But there’s a flip side, no central quality control or long-term narrative investment. Pixar films stay relevant for years because they are crafted with intention, with tight creative oversight and a distribution strategy that spans the globe. Roblox’s content pipeline is hugely varied, but it lacks a consistent pipeline of owned stories, characters, and franchises.

Efforts to Bridge the Gap to Real IP Value

Roblox isn’t oblivious to this limitation. In 2025 it launched a licensing platform that makes it easier for media companies like Netflix and Lionsgate to put their characters and worlds on Roblox games. 

That’s significant. Instead of purely user-driven experiences, Roblox is now building pathways for recognized IP to exist inside its ecosystem, giving creators legit branded “worlds” to work with. This could help the platform host true franchise value, even if it doesn’t originate it.

That’s a step closer to Pixar-style cultural relevance, but it’s still dependent on external franchises, not Roblox owning their own universe of stories.

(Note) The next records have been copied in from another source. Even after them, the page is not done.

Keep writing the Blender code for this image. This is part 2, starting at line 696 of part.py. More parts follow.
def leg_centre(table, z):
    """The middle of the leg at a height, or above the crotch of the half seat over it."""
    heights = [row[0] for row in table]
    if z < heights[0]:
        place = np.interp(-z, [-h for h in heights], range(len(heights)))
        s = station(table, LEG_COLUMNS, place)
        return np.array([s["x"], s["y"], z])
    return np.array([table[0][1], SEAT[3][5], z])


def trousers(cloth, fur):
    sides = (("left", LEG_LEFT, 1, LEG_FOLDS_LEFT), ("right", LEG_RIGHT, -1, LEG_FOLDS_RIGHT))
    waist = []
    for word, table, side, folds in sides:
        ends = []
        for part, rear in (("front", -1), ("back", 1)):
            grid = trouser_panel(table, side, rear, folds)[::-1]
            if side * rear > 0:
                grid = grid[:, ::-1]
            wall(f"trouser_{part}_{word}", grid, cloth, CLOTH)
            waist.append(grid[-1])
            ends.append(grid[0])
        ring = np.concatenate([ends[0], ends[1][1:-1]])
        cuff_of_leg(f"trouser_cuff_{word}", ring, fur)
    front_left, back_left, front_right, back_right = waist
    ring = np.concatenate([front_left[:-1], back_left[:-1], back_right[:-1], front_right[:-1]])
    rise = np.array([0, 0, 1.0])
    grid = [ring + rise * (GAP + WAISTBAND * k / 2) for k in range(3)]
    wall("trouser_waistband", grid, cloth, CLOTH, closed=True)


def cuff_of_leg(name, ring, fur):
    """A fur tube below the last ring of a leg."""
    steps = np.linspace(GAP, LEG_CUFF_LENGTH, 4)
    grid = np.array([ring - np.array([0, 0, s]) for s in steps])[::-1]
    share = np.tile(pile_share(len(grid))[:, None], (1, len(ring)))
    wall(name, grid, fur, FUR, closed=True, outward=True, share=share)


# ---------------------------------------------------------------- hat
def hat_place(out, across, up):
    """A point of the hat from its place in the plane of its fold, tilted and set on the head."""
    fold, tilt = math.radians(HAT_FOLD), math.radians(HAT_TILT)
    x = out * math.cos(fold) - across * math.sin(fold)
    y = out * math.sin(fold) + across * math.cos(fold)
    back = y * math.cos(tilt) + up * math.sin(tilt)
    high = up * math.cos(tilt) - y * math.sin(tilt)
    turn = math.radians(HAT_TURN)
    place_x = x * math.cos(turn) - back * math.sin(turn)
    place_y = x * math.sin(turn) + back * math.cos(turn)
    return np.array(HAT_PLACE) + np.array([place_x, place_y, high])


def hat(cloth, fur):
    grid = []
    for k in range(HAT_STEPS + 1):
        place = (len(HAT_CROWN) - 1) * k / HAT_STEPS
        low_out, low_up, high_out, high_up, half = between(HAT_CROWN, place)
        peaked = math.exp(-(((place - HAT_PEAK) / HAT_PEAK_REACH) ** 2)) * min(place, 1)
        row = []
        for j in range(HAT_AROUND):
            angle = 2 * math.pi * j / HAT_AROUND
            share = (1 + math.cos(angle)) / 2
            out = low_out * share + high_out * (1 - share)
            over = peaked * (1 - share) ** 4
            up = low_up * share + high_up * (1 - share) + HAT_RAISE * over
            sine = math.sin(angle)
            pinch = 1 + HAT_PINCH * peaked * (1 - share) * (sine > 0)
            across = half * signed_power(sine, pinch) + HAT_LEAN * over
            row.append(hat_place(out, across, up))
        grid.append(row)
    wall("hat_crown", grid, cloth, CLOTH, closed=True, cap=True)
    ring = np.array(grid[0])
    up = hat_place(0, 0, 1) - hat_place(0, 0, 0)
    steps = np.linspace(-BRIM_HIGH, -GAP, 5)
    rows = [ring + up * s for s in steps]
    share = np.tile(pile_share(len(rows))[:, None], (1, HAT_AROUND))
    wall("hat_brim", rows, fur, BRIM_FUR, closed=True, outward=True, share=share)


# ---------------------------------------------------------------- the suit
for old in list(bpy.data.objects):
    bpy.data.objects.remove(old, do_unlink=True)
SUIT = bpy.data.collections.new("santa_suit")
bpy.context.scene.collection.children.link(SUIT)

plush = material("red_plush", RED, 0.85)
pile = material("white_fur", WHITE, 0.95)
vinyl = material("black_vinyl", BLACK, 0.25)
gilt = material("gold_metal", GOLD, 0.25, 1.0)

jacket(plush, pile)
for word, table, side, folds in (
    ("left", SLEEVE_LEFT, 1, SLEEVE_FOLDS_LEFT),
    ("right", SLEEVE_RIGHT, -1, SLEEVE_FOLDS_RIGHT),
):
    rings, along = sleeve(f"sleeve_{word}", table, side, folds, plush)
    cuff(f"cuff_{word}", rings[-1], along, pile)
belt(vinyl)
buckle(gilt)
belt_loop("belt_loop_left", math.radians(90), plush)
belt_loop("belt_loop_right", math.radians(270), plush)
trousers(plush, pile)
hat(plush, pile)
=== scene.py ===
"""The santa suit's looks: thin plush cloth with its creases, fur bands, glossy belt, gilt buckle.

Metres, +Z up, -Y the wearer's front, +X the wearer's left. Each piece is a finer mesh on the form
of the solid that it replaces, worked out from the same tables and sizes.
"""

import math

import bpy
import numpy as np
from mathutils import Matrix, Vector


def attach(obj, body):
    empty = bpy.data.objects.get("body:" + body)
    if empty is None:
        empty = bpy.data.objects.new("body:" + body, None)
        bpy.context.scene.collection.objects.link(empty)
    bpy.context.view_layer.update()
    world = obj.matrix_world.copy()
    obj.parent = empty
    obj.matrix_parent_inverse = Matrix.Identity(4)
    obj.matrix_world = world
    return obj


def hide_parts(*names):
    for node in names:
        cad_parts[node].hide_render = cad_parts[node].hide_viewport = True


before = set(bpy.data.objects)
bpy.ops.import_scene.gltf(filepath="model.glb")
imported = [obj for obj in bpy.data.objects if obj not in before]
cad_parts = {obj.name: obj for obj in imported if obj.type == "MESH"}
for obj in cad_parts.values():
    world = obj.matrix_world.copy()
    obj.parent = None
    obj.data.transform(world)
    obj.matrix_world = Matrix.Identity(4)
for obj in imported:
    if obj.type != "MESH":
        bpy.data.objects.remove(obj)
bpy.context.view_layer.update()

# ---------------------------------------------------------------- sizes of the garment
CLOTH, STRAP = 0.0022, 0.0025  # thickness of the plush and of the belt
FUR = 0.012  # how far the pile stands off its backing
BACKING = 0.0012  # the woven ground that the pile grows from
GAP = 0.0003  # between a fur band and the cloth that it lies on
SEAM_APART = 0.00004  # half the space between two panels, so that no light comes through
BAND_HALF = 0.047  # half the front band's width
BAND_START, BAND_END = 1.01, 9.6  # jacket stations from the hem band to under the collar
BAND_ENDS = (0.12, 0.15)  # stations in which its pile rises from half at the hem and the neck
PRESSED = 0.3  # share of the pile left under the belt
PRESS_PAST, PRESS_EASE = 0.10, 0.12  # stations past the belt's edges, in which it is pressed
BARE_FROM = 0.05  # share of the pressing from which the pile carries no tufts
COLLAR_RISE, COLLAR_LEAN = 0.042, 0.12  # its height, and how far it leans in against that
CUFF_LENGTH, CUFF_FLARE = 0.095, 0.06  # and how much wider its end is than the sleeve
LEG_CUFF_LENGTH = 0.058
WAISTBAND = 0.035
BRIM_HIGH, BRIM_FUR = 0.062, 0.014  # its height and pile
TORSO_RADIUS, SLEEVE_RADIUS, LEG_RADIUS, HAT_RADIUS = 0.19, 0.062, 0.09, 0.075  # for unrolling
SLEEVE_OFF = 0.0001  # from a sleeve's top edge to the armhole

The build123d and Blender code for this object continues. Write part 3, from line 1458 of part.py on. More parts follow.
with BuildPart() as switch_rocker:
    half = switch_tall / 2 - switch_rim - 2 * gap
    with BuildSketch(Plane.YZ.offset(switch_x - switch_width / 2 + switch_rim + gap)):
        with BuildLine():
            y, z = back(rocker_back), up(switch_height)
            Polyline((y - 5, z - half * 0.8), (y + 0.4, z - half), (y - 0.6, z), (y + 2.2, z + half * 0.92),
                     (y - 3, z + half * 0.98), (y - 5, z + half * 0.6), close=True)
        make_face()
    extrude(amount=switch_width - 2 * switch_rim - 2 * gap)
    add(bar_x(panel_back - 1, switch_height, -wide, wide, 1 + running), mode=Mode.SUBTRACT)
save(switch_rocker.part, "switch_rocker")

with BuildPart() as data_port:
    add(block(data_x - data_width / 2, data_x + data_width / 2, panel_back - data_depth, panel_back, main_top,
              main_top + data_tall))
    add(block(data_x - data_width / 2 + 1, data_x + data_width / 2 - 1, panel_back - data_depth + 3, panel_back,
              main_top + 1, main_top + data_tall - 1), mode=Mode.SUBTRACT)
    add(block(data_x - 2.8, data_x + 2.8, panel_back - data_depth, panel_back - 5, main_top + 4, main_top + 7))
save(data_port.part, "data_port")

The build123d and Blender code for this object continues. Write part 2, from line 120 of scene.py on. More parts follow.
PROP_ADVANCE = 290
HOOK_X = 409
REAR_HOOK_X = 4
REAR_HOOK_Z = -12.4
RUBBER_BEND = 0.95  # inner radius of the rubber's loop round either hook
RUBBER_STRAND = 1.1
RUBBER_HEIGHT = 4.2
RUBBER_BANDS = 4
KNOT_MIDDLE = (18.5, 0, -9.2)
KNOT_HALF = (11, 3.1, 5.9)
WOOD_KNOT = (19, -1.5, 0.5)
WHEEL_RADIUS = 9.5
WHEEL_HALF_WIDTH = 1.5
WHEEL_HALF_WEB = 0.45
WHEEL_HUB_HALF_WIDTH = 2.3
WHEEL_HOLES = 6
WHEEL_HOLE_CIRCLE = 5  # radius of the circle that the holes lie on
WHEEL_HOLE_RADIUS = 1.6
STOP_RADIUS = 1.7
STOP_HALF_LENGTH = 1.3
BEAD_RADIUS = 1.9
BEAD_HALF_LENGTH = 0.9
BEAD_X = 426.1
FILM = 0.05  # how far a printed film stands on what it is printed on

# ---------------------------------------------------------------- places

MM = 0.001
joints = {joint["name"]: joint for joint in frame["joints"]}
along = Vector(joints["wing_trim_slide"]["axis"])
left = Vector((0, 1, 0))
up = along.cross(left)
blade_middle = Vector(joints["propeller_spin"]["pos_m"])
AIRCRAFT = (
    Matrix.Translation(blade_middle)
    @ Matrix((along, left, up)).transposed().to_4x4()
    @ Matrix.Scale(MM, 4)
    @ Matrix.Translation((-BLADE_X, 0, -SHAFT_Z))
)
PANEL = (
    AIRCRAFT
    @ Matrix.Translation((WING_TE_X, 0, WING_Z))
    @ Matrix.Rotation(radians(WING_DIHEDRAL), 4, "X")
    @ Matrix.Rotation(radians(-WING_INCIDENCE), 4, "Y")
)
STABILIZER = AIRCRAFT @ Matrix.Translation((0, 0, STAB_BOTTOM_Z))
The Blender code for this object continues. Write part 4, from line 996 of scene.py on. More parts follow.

So Is It More Zynga, Or More Pixar?

Let’s briefly recall why Zynga struggled. During the Facebook gaming era, Zynga dominated with smash hits like FarmVille, but it struggled to adapt when platforms shifted to mobile. Its user engagement dropped, and its games lacked deep, durable hooks that kept players coming back over the long term. As a result, revenue and stock value suffered.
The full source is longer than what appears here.